These recently discovered love letters between two men in World War II are astounding.
“Wouldn't it be wonderful if all our letters could be published in the future in a more enlightened time. Then all the world could see how in love we are.”
It’s easy to forget, amid so much ugliness and political unrest, that we live in a relatively tolerant time.
Consider it from the perspective of Gilbert Bradley and Gordon Bowsher, two men who fell in love in 1939 England and traded letters—in secret—throughout WWII. At the time, homosexuality was a crime (still is in some parts of the world), and gay sex while serving in the armed forces punishable by death. This made Mr. Bradley, an infantryman, twice as vulnerable as the average enlisted man—he not only had to risk his life at enemy lines, but also at home.
Wednesday, January 24th, 1939
... I lie awake all night waiting for the postman in the early morning, and then when he does not bring anything from you I just exist, a mass of nerves...
All my love forever,
That they braved such terrible stakes to communicate is testament to their powerful connection. And yet it may have remained undiscovered, like so many gay relationships throughout history, if not for an inquisitive museum curator, Mark Hignett, who bought three of their letters on eBay.
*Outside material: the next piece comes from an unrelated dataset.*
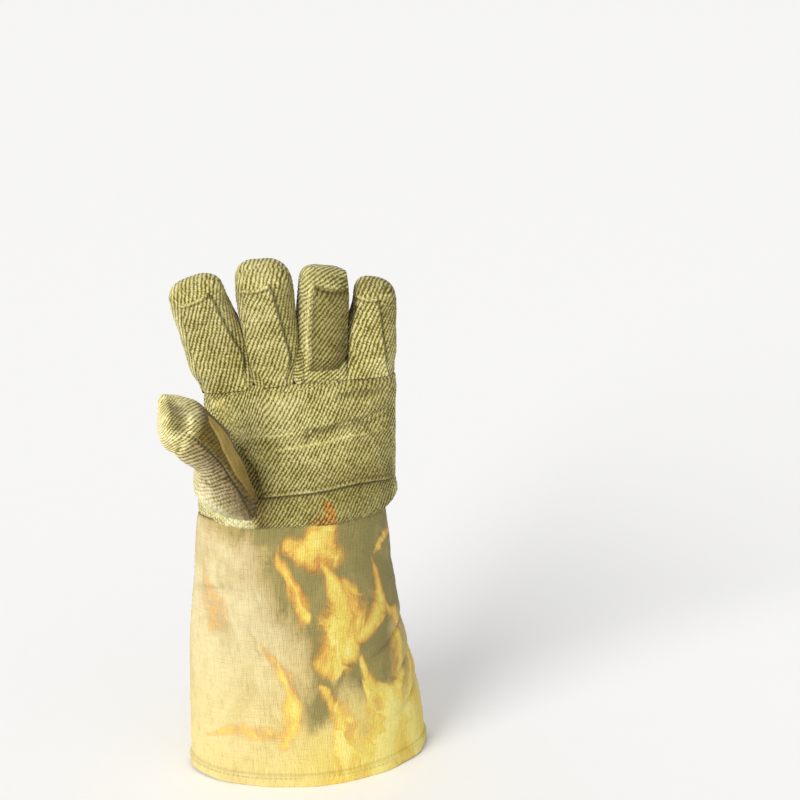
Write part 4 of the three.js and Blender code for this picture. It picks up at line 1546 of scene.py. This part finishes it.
def strip_points(name, rows, columns):
    """Points of a finger under its strip."""
    over = np.linspace(0, 1, columns + 1)[None, :]
    foot, top = strip_ends(name, over)
    share = foot + (top - foot) * np.linspace(0, 1, rows + 1)[:, None]
    left, right = strip_edges(name, share)
    return finger_points(name, share, np.radians(left * (1 - over) + right * over))


def make_strip(context, name, seed):
    """The strip of twill up the front of a finger."""
    sizes = context.scene.glove_cloth
    rise, _, right_ridge = STRIPS[name][4:]
    is_ring = name == "ring"
    spacing = sizes.spacing * (0.66 if is_ring else 0.85)
    rows, columns = gaps_over(FINGERS[name][3] * 0.92, spacing), gaps_over(STRIP_WIDTH, spacing)
    base = strip_points(name, rows, columns)
    foot, top, left, right = edge_distances(base)
    cloth = laid_cloth(base, columns // 2, STRIP_RIBS[name], 1.1 * sizes.twill_pitch, 2.0 * seed)

    sides = np.minimum(left, right)
    edge = np.minimum(sides, np.minimum(foot + 1.6, top))
    height = -0.8 + (0.8 + rise) * step(0, 1.5, edge) + right_ridge * bump(right - 1.5, 1.1)
    lip = bump(top - 1.2, 0.95)
    height = height + (1.3 + max(0.0, 0.5 - rise)) * lip - 0.5 * bump(top - 3.3, 1.1)
    # Painted shade in the groove under the lip and along the sides.
    painted_shade = 0.5 * bump(top - 3.1, 0.9) + 0.4 * (1 - step(0, 1.0, sides))
    # Painted shade over the strip, and on the ring's recessed strip more painted shade near its edges and
    # foot.
    wear_and_painted_shade = STRIP_SHADE[name] + 0 * foot
    if is_ring:
        painted_shade = painted_shade + 0.22 * bump(left - 1.5, 2.0) + 0.2 * bump(top - 4, 3)
        painted_shade = painted_shade + 0.25 * (1 - step(0, 9, foot))
        painted_shade = painted_shade + 0.25 * (1 - step(2, 14, right)) * (1 - step(10, 44, foot))
        wear_and_painted_shade = wear_and_painted_shade + 0.14 * (1 - step(2, 16, right))
    height = height + finger_swell(seed, sizes, base) * step(0, 6, foot + 2)
    height = height + 1.1 * sizes.twill_height * step(0.4, 2.2, edge) * (1 - 0.7 * lip) * rib_height(cloth)
    # A painted highlight on the lip.
    tint = shade(foot.shape, painted_shade, (1.08, 1.04, 1.1), lip)
    darken(tint, wear_and_painted_shade, 0.95, 1.0, 1.22)
    mesh = ClothMesh()
    points = between_walls(name, base + facing(base) * height[..., None])
    outer = mesh.grid(points, cloth, tint, 0.8 * lip)
    inner = strip_points(name, rows // COARSE, columns // COARSE)
    add_back(mesh, outer, between_walls(name, inner - facing(inner) * 1.2))
    settle(mesh.make(f"{name}_strip_cloth", [hand_twill(context)]), "palm_twill", f"{name}_strip")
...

February 1st, 1941 K . C. Gloucester Regiment, Priors Road, Cheltenham
My darling boy,
For years I had it drummed into me that no love could last for life...
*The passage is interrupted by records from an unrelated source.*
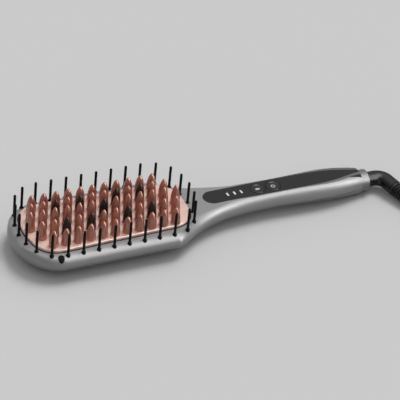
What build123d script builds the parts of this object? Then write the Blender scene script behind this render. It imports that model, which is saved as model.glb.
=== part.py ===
from build123d import *
import os
from math import cos, pi, radians, sin, sqrt, tan

# Heated hair straightening brush lying on its back: bristles up, handle along +X.
# The origin lies under the middle bristle, on the rest face of the head's back.
# All sizes are in millimetres.

# ---- housing ----
head_half_width = 40.0
head_straight_toe = -44.0  # x where the head's straight sides end at the toe
head_straight_heel = 48.0  # x where they end at the neck
toe_reach = 30.5  # from head_straight_toe to the tip
rim_height = 20.9  # rest face to the rim round the bristles
widest_height = 13.3  # height of the head's widest line
rim_shoulder = 7.5  # width of the rounding between the rim and the side
belly_flat_share = 0.3  # share of the half width that is flat underneath
wall = 2.0
parting_height = 9.3  # front and rear halves of the housing meet here

# ---- neck and handle ----
handle_end = 222.7  # x of the housing's end, at the collar
grip_top = 21.5
grip_half_width = 13.8
waist_half_width = 13.0
grip_shoulder = 5.0
collar_radius = 9.2
collar_lift = 0.3  # rest face to the underside of the collar
swivel_height = collar_radius + collar_lift
collar_length = 8.0
end_step = 0.8  # the housing's end stands out this far beside the collar
end_rise = 1.6  # and this far above it
end_wall = 2.5

# ---- line of the guard pins round the plate ----
pins_from_side = 4.8  # the pins stand this far in from the head's sides
pins_from_toe = 5.7  # and this far in from its tip
pin_ring_half_width = head_half_width - pins_from_side
pin_ring_toe = toe_reach - head_straight_toe - pins_from_toe
pin_ring_heel = 71.1  # middle bristle to the pins at the neck end
pin_ring_corner = 24.0
pin_ring_end_radius = 60.0

# ---- heated plate, seal and bristles ----
plate_from_pins = 3.6  # pins' line to the plate's side at its widest
plate_taper = 3.9  # the neck end is narrower by this much on each side
plate_toe = pin_ring_toe - 3.9  # middle bristle to the plate's end at the toe
plate_heel = pin_ring_heel - 2.6  # and to its end at the neck
plate_toe_half_width = pin_ring_half_width - plate_from_pins
plate_heel_half_width = plate_toe_half_width - plate_taper
plate_corner = 19.0
plate_end_radius = 60.0
end_lean = 5.7  # the ends fall back this much from their peak to the corners
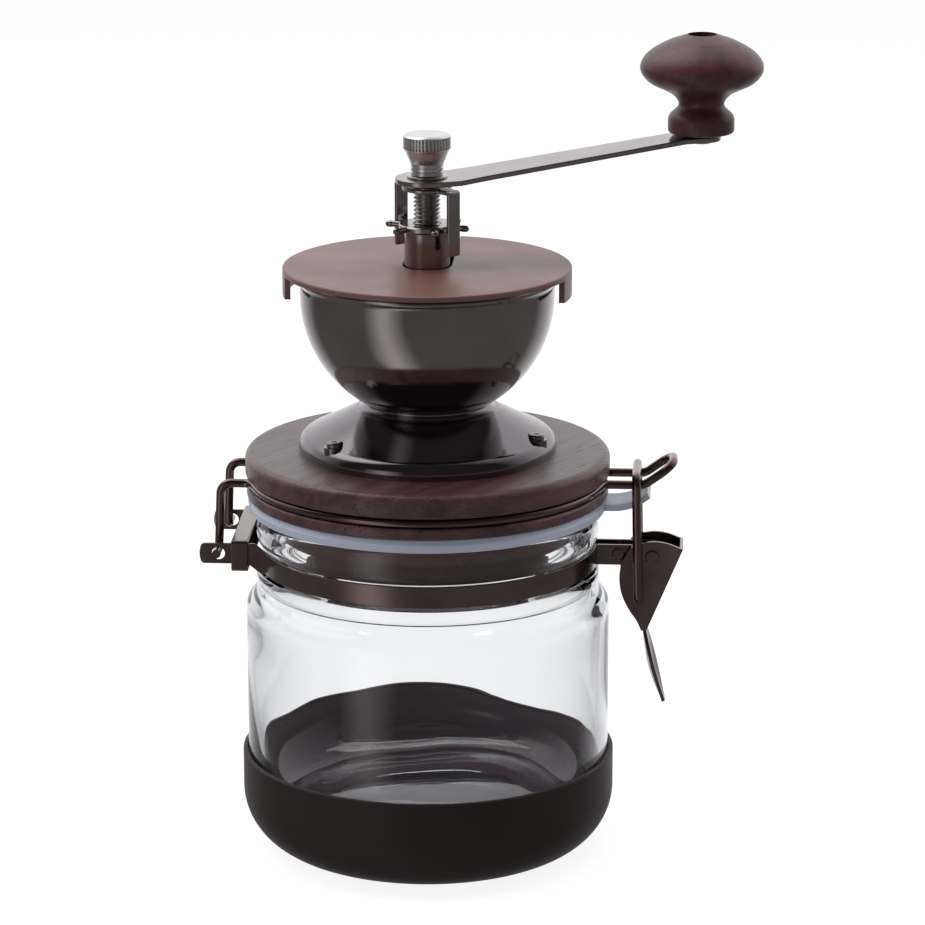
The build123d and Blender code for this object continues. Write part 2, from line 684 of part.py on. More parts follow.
def flanged_bush(low, high, flange_low, flange_high):
    """A plastic spindle bearing with a flange on one end."""
    with BuildPart() as piece:
        with BuildSketch(Plane.XY.offset(low)):
            Circle(HUB_BORE - 0.02)
        extrude(amount=high - low)
        with BuildSketch(Plane.XY.offset(flange_low)):
            Circle(HUB_RADIUS)
        extrude(amount=flange_high - flange_low)
        with BuildSketch(Plane.XY.offset(min(low, flange_low))):
            Circle(SPINDLE_RADIUS + 0.06)
        extrude(amount=max(high, flange_high) - min(low, flange_low), mode=Mode.SUBTRACT)
    return piece


upper_bush = flanged_bush(156.0, HUB_Z[1], HUB_Z[1], HUB_Z[1] + 2.8)
save(upper_bush, "upper_bush")
lower_bush = flanged_bush(HUB_Z[0], 142.0, HUB_Z[0] - 0.3, HUB_Z[0])
save(lower_bush, "lower_bush")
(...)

I want you darling seriously to delve into your own mind, and to look for once in to the future.
Imagine the time when the war is over and we are living together... would it not be better to live on from now on the memory of our life together when it was at its most golden pitch.
Your own G.
Oswestry Town Museum
Oswestry Town Museum
At first, Hignett pegged “G.” as a young woman—a girlfriend or fiancée—an understandable assumption: “Most homosexual couples would get rid of anything so incriminating,” says gay rights activist Peter Roscoe. It may seem gay relationships weren’t common “back then,” but that’s not true. We just lack the evidence—it had to be destroyed. "Such letters are extremely rare,” he says, “because they were incriminating.”
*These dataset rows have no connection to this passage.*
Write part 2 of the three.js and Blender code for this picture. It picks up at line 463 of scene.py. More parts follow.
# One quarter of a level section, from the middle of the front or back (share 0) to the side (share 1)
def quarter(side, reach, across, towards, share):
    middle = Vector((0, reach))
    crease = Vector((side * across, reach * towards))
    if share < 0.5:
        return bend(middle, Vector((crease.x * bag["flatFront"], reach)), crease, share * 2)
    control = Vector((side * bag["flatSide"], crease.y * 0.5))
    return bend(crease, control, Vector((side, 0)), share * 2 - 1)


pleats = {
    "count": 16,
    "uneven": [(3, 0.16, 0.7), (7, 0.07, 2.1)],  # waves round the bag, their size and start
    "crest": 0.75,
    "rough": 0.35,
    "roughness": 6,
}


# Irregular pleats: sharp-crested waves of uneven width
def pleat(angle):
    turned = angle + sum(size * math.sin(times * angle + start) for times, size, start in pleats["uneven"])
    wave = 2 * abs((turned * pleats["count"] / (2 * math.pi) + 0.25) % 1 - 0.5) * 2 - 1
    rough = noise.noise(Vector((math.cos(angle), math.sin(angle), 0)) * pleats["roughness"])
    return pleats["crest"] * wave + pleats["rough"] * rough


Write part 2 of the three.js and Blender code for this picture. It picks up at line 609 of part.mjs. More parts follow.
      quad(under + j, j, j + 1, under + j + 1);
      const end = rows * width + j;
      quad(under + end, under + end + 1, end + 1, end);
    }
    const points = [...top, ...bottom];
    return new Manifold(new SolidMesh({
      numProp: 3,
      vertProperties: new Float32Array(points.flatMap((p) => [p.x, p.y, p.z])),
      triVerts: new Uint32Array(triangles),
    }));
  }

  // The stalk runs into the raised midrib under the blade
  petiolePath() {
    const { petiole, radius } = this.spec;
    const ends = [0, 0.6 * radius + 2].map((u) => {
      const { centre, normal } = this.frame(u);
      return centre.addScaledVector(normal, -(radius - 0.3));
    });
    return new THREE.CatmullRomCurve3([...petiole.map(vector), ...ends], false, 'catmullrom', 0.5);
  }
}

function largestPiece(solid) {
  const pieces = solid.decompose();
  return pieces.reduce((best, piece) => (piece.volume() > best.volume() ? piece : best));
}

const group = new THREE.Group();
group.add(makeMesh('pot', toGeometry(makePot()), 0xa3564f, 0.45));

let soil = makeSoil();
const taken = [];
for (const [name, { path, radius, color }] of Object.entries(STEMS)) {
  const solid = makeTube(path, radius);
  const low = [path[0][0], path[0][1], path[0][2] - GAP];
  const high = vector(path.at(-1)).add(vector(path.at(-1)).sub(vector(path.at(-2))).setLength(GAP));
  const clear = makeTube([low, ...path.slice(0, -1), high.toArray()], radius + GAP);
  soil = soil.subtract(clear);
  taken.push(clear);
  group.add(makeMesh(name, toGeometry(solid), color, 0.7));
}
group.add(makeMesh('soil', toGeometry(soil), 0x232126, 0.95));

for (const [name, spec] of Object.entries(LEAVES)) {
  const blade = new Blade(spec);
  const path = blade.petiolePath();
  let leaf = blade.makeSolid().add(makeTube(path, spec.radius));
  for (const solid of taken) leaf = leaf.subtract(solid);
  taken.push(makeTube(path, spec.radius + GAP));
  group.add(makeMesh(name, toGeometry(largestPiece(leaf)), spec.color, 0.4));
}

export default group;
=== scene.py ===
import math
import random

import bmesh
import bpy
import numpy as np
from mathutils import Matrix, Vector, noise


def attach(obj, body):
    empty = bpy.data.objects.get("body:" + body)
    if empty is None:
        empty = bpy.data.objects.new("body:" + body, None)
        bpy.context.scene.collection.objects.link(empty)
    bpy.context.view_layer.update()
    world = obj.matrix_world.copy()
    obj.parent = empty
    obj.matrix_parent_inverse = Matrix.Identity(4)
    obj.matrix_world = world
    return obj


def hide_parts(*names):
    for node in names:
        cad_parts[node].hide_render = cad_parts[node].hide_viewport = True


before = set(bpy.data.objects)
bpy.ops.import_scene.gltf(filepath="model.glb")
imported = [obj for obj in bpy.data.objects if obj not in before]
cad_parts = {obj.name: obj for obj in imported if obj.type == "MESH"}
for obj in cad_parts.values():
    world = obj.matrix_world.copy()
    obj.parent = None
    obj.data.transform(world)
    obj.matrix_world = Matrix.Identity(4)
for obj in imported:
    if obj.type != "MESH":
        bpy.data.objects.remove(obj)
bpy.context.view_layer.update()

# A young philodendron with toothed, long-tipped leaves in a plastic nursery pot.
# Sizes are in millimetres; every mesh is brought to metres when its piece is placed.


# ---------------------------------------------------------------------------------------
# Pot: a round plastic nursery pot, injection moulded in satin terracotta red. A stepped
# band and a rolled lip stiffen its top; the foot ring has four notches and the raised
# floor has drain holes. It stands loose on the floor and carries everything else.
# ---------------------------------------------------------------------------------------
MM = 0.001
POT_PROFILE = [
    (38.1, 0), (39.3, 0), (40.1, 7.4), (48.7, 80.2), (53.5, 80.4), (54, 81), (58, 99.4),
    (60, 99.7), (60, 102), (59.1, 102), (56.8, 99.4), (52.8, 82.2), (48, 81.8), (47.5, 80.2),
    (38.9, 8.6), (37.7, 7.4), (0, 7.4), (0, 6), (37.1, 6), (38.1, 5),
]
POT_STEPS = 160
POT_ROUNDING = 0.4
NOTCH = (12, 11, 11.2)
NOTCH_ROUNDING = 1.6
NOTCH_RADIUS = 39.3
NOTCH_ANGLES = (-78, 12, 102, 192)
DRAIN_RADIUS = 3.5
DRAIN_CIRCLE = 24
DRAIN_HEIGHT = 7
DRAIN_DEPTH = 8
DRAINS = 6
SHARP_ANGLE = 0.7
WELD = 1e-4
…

Luckily, Hignett was curious to see how the affair unfolded. Upon discovering “G.” was a man, his interest deepened. He continued to buy more and more letters—600 in total—ultimately investing thousands of pounds. Now, letters which once invited so much risk into two men’s lives one asked the other to destroy them, are bound for display at the Oswestry Town Museum. They will be published as a book, and potentially see new life in films, plays, music… even a fashion line.
"Wouldn't it be wonderful,” one man wrote to the other, “if all our letters could be published in the future in a more enlightened time. Then all the world could see how in love we are."
Not only does the world see it—it celebrates it.